The assembly saw a full convocation of the Frankish lords of Central Greece, although most of them probably did not attend in person, but signed by proxy: Otho de la Roche of Athens, Ravano dalle Carceri of Euboea, Nicholas I of Saint Omer and Albertino of Canossa, co-lords of Thebes, Thomas I d'Autremencourt of Salona, the Marquis of Bodonitsa Guy Pallavicini, William of Larissa and the lord of Velestino, Berthold of Katzenelnbogen, and finally the lord of Zetouni, Rainer of Travaglia. The archbishops of Athens, Neopatras, and of Larissa, however, along with eight of their suffragan bishops, were present at the parliament.

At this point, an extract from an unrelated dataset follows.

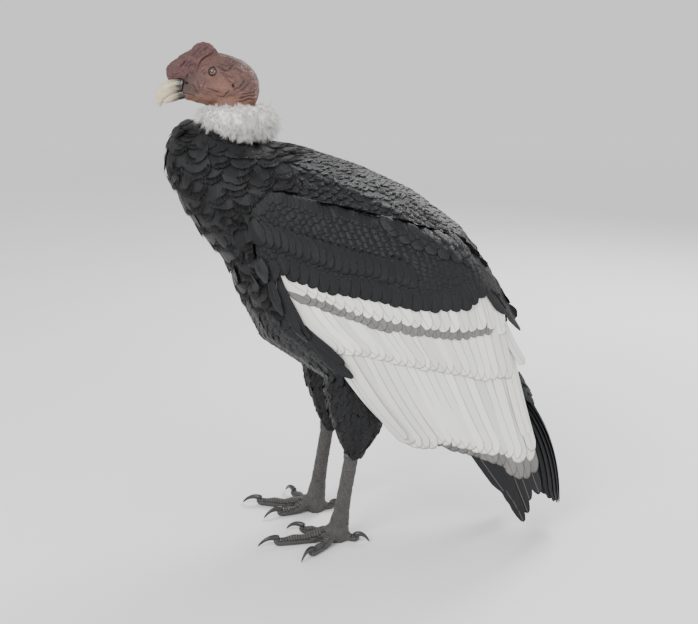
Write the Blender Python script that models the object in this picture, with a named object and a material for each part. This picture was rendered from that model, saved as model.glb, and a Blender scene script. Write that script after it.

The assembled lords and prelates concluded a concordat, which recognized the independence and immunity of all Church property in Frankish Greece from any feudal duties, concomitant to its subordination, via the Latin Patriarch of Constantinople, solely to the Pope. The clergy would, however, continue to pay the old Byzantine tax of akrostichon to the secular rulers, and failure to do so would make Church property liable to confiscation. The Greek clergy was not granted the same privileges as the Latin one, in so far as the sons of a Greek priest might be called upon to perform feudal duties, unless they too were ordained. The agreement was ratified by Pope Innocent III, but notably not by Geoffrey of Villehardouin, who continued to persecute the Archbishopric of Patras and deny it any bequests and endowments. Even the rulers who signed it, however, were often tempted to breach its terms when coveting Church properties: both Villehardouin and Otho de la Roche would eventually be excommunicated and interdicted for this.